▸ Exercise details:
Of the lines in the listing, how many include the string "Blender"? Write the number and nothing else.

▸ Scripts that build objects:

————

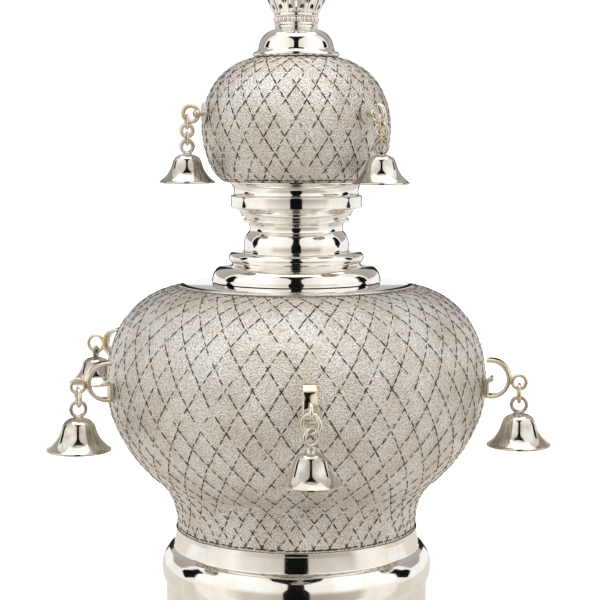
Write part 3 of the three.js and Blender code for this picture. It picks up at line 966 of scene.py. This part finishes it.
sawn = bpy.data.meshes.new_from_object(wall_piece.evaluated_get(bpy.context.evaluated_depsgraph_get()))
wall_piece.modifiers.clear()
wall_piece.data = sawn
bpy.data.objects.remove(cutter)
settle(wall_piece, "polished_silver", "coronet")

ring_profile = softened([
    [9.2, 303.6], [10.4, 303.6], [10.8, 304.2], [10.5, 304.9], [9.8, 305.0], [9.8, 307.6], [10.4, 307.8],
    [10.8, 308.4], [10.7, 309.2], [10.4, 309.5], [9.2, 309.5],
], radius=0.2, closed=True)
coronet_ring = piece_from("coronet_rings", [(*turned(ring_profile, CAP_SIDES), on_axis)], [silver])
settle(coronet_ring, "polished_silver", "coronet")


# %% Beads
def bead_tree():
    tree, given = new_tree("beads", [
        ("Count", "Int", 24), ("Circle Radius", "Float"), ("Bead", "Vector"), ("Place", "Vector")])
    circle = add(tree, "GeometryNodeMeshCircle", links={
        "Vertices": given.outputs["Count"], "Radius": given.outputs["Circle Radius"]})
    bead = add(tree, "GeometryNodeMeshUVSphere", values={"Segments": 14, "Rings": 9, "Radius": 0.5})
    smooth = add(tree, "GeometryNodeSetShadeSmooth", links={0: bead.outputs["Mesh"]})
    set_on = add(tree, "GeometryNodeInstanceOnPoints", links={
        "Points": circle.outputs["Mesh"], "Instance": smooth.outputs[0], "Scale": given.outputs["Bead"]})
    put = add(tree, "GeometryNodeTransform", links={
        "Geometry": set_on.outputs[0], "Translation": given.outputs["Place"]})
    return end_tree(tree, given, put)


bead_row = line_piece("coronet_beads", [])
grown(bead_row, bead_tree(), {
    "Count": 26, "Circle Radius": 10.1 * MM, "Bead": [2.2 * MM, 2.2 * MM, 2.75 * MM],
    "Place": [axis_x * MM, axis_y * MM, 306.3 * MM], "Finish": silver})
settle(bead_row, "polished_silver")

# %% [markdown]
# ## Rings and links
#
# Every ring and link is a length of drawn wire bent round and soldered shut. One small tree makes them all:
# a circle of the ring's size swept by a circle of the wire's. Each is its own piece, placed where its solid
# is. Heavy rings are of 1.9 mm wire, the joining links between them of 1.2 mm.

# %% A tree for wire rings
WIRE = 1.9
THIN_WIRE = 1.2


def ring_tree():
    tree, given = new_tree("wire_ring", [
        ("Ring Radius", "Float"), ("Wire Radius", "Float"), ("Turn", "Vector"), ("Place", "Vector")])
    path = add(tree, "GeometryNodeCurvePrimitiveCircle", values={"Resolution": 48},
               links={"Radius": given.outputs["Ring Radius"]})
    wire = add(tree, "GeometryNodeCurvePrimitiveCircle", values={"Resolution": 14},
               links={"Radius": given.outputs["Wire Radius"]})
    swept = add(tree, "GeometryNodeCurveToMesh", links={
        "Curve": path.outputs[0], "Profile Curve": wire.outputs[0]})
    smooth = add(tree, "GeometryNodeSetShadeSmooth", links={0: swept.outputs[0]})
    put = add(tree, "GeometryNodeTransform", links={
        "Geometry": smooth.outputs[0], "Rotation": given.outputs["Turn"],
        "Translation": given.outputs["Place"]})
    return end_tree(tree, given, put)


rings = ring_tree()


def wire_ring(name, outer_radius, wire, place, facing, finish):
    """A ring standing upright at a place in millimetres. Facing is the direction of its plane, in degrees
    from +X, as a ring in the radial plane of azimuth a faces a - 90."""
    piece = line_piece(name, [])
    return grown(piece, rings, {
        "Ring Radius": (outer_radius - wire / 2) * MM, "Wire Radius": wire / 2 * MM,
        "Turn": [radians(90), 0.0, radians(facing)], "Place": [c * MM for c in place], "Finish": finish})


def azimuth_of(place):
    return degrees(atan2(place[0] - axis_x, axis_y - place[1]))


def distance_of(place):
    return hypot(place[0] - axis_x, place[1] - axis_y)


print("ring tree with", len(rings.nodes), "nodes")

# %% [markdown]
# ## Bells
#
# The bells were turned thin, with a rounded shoulder, a waist that falls straight and a lip that flares. A
# short collar on top carries an eyelet. They are hollow. No clapper can be seen, so none is made.

# %% Bell
BELL_RADIUS = 15.7
BELL_HEIGHT = 16.3
BELL_SIDES = 72
COLLAR_SINK = 0.5  # how far a collar reaches up into its eyelet


def bell_profile(radius, height, mouth, collar_top):
    """A bell's closed profile, scaled from the large bell, with its collar."""
    across, up = radius / BELL_RADIUS, height / BELL_HEIGHT
    outside = chain(
        [[15.0, 0.0], [15.7, 0.3], [15.7, 1.2], [15.05, 1.5]],
        bend([15.05, 1.5], [12.5, 3.3], [9.7, 6.4], [8.6, 10.4], 16),
        bend([8.6, 10.4], [7.9, 12.6], [7.4, 15.2], [3.0, 16.0], 12),
    )
    inside = chain(
        [[0, 14.4]],
        bend([0, 14.4], [5.6, 14.4], [7.3, 12.6], [7.9, 11.0], 8),
        bend([7.9, 11.0], [8.6, 8.0], [9.6, 4.6], [14.4, 0.9], 12),
        [[14.8, 0.15]],
    )
    scaled = [[[r * across, mouth + z * up] for r, z in half] for half in (outside, inside)]
    shoulder = mouth + 16.0 * up
    collar = [[2.6, shoulder + 0.2], [2.3, (shoulder + collar_top) / 2], [2.6, collar_top - 0.3],
              [2.2, collar_top], [0, collar_top]]
    return softened(scaled[0] + collar + scaled[1], radius=0.18, closed=True)


def hung_bell(node, radius, height, place, eyelet_radius, eyelet_facing):
    """A bell with its eyelet. The lowest and highest points come from the solid it stands for."""
    mouth, top = heights(node)
    profile = bell_profile(radius, height, mouth, top - 2 * eyelet_radius + COLLAR_SINK)
    upright = Matrix.Translation([place[0], place[1], 0])
    body = piece_from(node + "_silver", [(*turned(profile, BELL_SIDES), upright)], [handled_silver],
                      crease=50)
    settle(body, "polished_silver", node)
    eyelet = wire_ring(node + "_eyelet", eyelet_radius, WIRE, [place[0], place[1], top - eyelet_radius],
                       eyelet_facing, handled_silver)
    settle(eyelet, "polished_silver", node)


# %% [markdown]
# ## Scroll hooks
#
# Round the large bulb stand scrolls of flat strap. Each leaves the bulb, turns over outwards and round, and
# runs up the bulb's side to a tight roll at its middle. The strap is a rounded bar swept along that path.
# The hooks have kept a warm tarnish, because nobody can reach inside them with a cloth.

# %% Strap
STRAP_WIDTH = 6.5
STRAP_THICKNESS = 2.0
STRAP_INNER = -2.05  # where the strap runs up again inside the scroll
ROLL_RADIUS = 1.4


def strap_path(outer_radius):
    """The middle of the strap as points of [outwards, upwards] from the scroll's middle."""
    radius = outer_radius - STRAP_THICKNESS / 2
    inner = STRAP_INNER
    start = degrees(acos(inner / radius))
    turned_round = arc([0, 0], radius, start, -97, 56)
    rise = bend(turned_round[-1], [-2.4, -radius - 0.1], [inner, -radius * 0.86], [inner, -radius * 0.6], 8)
    up = bend(rise[-1], [inner, -3.2], [inner, -0.7], [-0.3, -0.6], 14)
    return chain(turned_round, rise, up)


def strap(path, width, thickness):
    """A bar with rounded edges swept along a path that lies in the radial plane."""
    half, side, round_off = thickness / 2, width / 2, 0.5
    section = []
    for sign_u, sign_v, first in ((1, 1, 0), (-1, 1, 90), (-1, -1, 180), (1, -1, 270)):
        for k in range(4):
            turn = radians(first + 30 * k)
            section.append([sign_u * (half - round_off) + round_off * cos(turn),
                            sign_v * (side - round_off) + round_off * sin(turn)])
    corners, faces = [], []
    count = len(section)
    for i, here in enumerate(path):
        before, after = path[max(i - 1, 0)], path[min(i + 1, len(path) - 1)]
        run = (Vector(after) - Vector(before)).normalized()
        for u, v in section:
            corners.append([here[0] + run.y * u, v, here[1] - run.x * u])
    for i in range(len(path) - 1):
        for k in range(count):
            m = (k + 1) % count
            a = i * count
            faces.append([a + k, a + m, a + count + m, a + count + k])
    faces.append(list(range(count))[::-1])
    faces.append([(len(path) - 1) * count + k for k in range(count)])
    return corners, faces


def scroll_hook(node, azimuth, distance, height, outer_radius, ring_radius, ring_place):
    """A scroll of strap with a roll at its middle, and the ring that is let into it."""
    place = at_azimuth(azimuth, distance, height)
    half = STRAP_WIDTH / 2
    roll = softened([[0, -half], [ROLL_RADIUS, -half], [ROLL_RADIUS, half], [0, half]], radius=0.4)
    lay_across = place @ Matrix.Translation([0, 0, -0.35]) @ Matrix.Rotation(radians(90), 4, "X")
    body = piece_from(node + "_scroll", [
        (*strap(strap_path(outer_radius), STRAP_WIDTH, STRAP_THICKNESS), place),
        (*turned(roll, 28), lay_across)], [toned_silver], crease=60)
    settle(body, "polished_silver", node)
    eye = wire_ring(node + "_ring", ring_radius, WIRE, ring_place, azimuth - 90, toned_silver)
    settle(eye, "polished_silver", node)


# %% Bells round the large bulb
LOWER_SCROLL_RADIUS = 9.9
HOOK_RING_RADIUS = 4.3
LINK_RADIUS = 5.2
EYELET_RADIUS = 4.6
JOINING_GAP = 0.3
RING_LET_IN = 0.4  # how far a hook's ring is let into its strap
SCROLL_RISE = 1.5  # how far a scroll's middle stands above its ring's
LOWER_BELLS = 5
FRONT_BELL = (14.1, 15.2)
LARGE_BELL = (BELL_RADIUS, BELL_HEIGHT)

for number in range(1, LOWER_BELLS + 1):
    link = middle(f"lower_link_{number}")
    azimuth, out = azimuth_of(link), distance_of(link)
    is_front = number == 1
    ring_height = link[2] + LINK_RADIUS + HOOK_RING_RADIUS - 2 * WIRE - JOINING_GAP
    scroll_distance = out - LOWER_SCROLL_RADIUS - HOOK_RING_RADIUS + RING_LET_IN
    scroll_hook(f"lower_hook_{number}", azimuth, scroll_distance, ring_height + SCROLL_RISE,
                LOWER_SCROLL_RADIUS, HOOK_RING_RADIUS, [link[0], link[1], ring_height])
    facing = azimuth - 90
    link_turn = 65 if is_front else 90 + 8 * ((number - 1) % 2)
    loose = wire_ring(f"lower_link_{number}_wire", LINK_RADIUS, WIRE, link, facing + link_turn, toned_silver)
    settle(loose, "polished_silver", f"lower_link_{number}")
    bell_turn = 125 if is_front else 0
    hung_bell(f"lower_bell_{number}", *(FRONT_BELL if is_front else LARGE_BELL), link, EYELET_RADIUS,
              facing + bell_turn)

# %% The odd bell at the back on the left
SIDE_AZIMUTH = -108.4
SIDE_SCROLL_RADIUS = 8.0
SIDE_RING_RADIUS = 5.2
SIDE_EYELET_RADIUS = 3.3
SIDE_BELL = (14.2, 14.0)
SIDE_SCROLL_DISTANCE = 98.4
SIDE_SCROLL_RISE = 0.7

side_chain = SIDE_SCROLL_DISTANCE + SIDE_SCROLL_RADIUS + SIDE_RING_RADIUS - RING_LET_IN
side_ring_height = heights("side_bell")[1] + SIDE_RING_RADIUS - 2 * WIRE - JOINING_GAP
side_place = at_azimuth(SIDE_AZIMUTH, side_chain).translation
scroll_hook("side_hook", SIDE_AZIMUTH, SIDE_SCROLL_DISTANCE, side_ring_height + SIDE_SCROLL_RISE,
            SIDE_SCROLL_RADIUS, SIDE_RING_RADIUS, [side_place[0], side_place[1], side_ring_height])
hung_bell("side_bell", *SIDE_BELL, side_place, SIDE_EYELET_RADIUS, SIDE_AZIMUTH)

# %% [markdown]
# ## Bells round the small bulb
#
# These hang from pegs. A peg goes through a washer into the bulb and ends in a ball, and a ring passes
# through the ball. Below it hang a thin link, a heavy ring, another thin link and the bell.

# %% Pegs, chains and bells
UPPER_BELLS = 3
PEG_HEIGHT = 260.1
PEG_RING_RADIUS = 4.8
PEG_RING_DISTANCE = 53.6
UPPER_RING_RADIUS = 3.8
UPPER_EYELET_RADIUS = 3.9
TOP_LINK_RADIUS = 3.8
LOW_LINK_RADIUS = 3.45
SMALL_BELL = (13.7, 14.4)
PEG_SIDES, WASHER_SIDES = 40, 48

peg_profile = softened(chain(
    [[0, 46.0], [1.2, 46.2], [1.2, 49.0]],
    arc([0, 50.6], 2.0, -52, 90, 14),
), radius=0.15)
washer_profile = softened([[0, 46.9], [5.2, 46.9], [5.3, 47.2], [5.2, 47.5], [0, 47.7]], radius=0.15)

for number in range(1, UPPER_BELLS + 1):
    place = middle(f"upper_ring_{number}")
    azimuth = azimuth_of(place)
    facing = azimuth - 90
    turn = 40 if number == 2 else 0
    hook = f"upper_hook_{number}"
    lay_out = at_azimuth(azimuth, 0, PEG_HEIGHT) @ Matrix.Rotation(radians(90), 4, "Y")
    peg = piece_from(hook + "_peg", [(*turned(peg_profile, PEG_SIDES), lay_out)], [toned_silver])
    settle(peg, "polished_silver", hook)
    washer = piece_from(hook + "_washer", [(*turned(washer_profile, WASHER_SIDES), lay_out)], [matted])
    settle(washer, "matted_silver", hook)
    ring_place = at_azimuth(azimuth, PEG_RING_DISTANCE, PEG_HEIGHT).translation
    peg_ring = wire_ring(hook + "_ring", PEG_RING_RADIUS, WIRE, ring_place, facing, toned_silver)
    settle(peg_ring, "polished_silver", hook)
    for word, radius, wire, swing in (
        ("upper_link_top", TOP_LINK_RADIUS, THIN_WIRE, 90 + turn / 2),
        ("upper_ring", UPPER_RING_RADIUS, WIRE, turn),
        ("upper_link_low", LOW_LINK_RADIUS, THIN_WIRE, 90 + turn),
    ):
        node = f"{word}_{number}"
        loose = wire_ring(node + "_wire", radius, wire, middle(node), facing + swing, toned_silver)
        settle(loose, "polished_silver", node)
    hung_bell(f"upper_bell_{number}", *SMALL_BELL, place, UPPER_EYELET_RADIUS, facing + turn)

# %% [markdown]
# ## The size
#
# The fine pieces stay inside the box of the solids, so both boxes are written down to be compared.

# %% Sizes and the end
visual_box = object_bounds()
for word, (low, high) in (("solids", cad_box), ("pieces", visual_box)):
    print(word, [round((b - a) / MM, 1) for a, b in zip(low, high)], "mm")
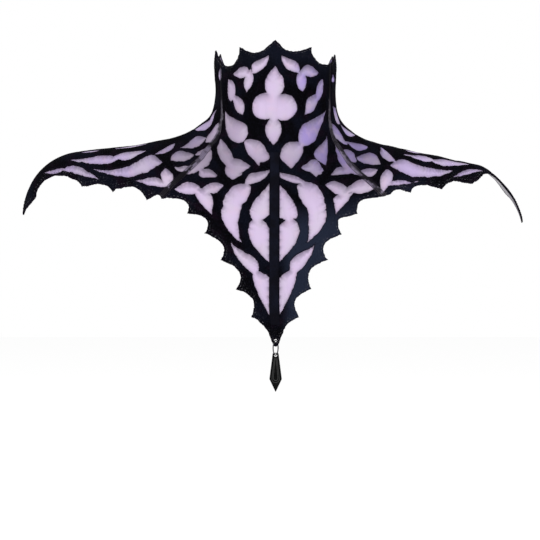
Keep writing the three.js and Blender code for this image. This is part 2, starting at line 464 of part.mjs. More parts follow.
const LONG_LEAF = 30;         // leaves longer than this get one more step a side
function leaf([, a1, d1, a2, d2, a3, d3, a4, d4, roundOne, roundTwo]) {
  const [r] = radiusAndHeight((a1 + a2) / 2, (d1 + d2) / 2);
  const steps = Math.hypot((a2 - a1) * r * DEG, d2 - d1) > LONG_LEAF ? 4 : 3;
  const one = bulge([a1, d1], [a2, d2], [a3, d3], roundOne, steps);
  const two = bulge([a2, d2], [a1, d1], [a4, d4], roundTwo, steps);
  return [...one.slice(0, -1), ...two.slice(0, -1)];
}

const LOW = -2, HIGH = 8;     // prisms that cut run past both faces
const cutter = (outline) => slab(outline, LOW, HIGH);

function windowsOn(side, rows) {
  return rows.map((row) => cutter(leaf(row).map((p) => onSide(side, p))));
}

// ---------------------------------------------------------------- from the chart to the form
// Lays a closed chart mesh on the form: edges that stray from it by more than CHORD are halved,
// and the facets of each face are kept well shaped by swapping the diagonals between them.
const KEY = 1e6;
const keyOf = (a, b) => (a < b ? a * KEY + b : b * KEY + a);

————

▸ Exercise output:
2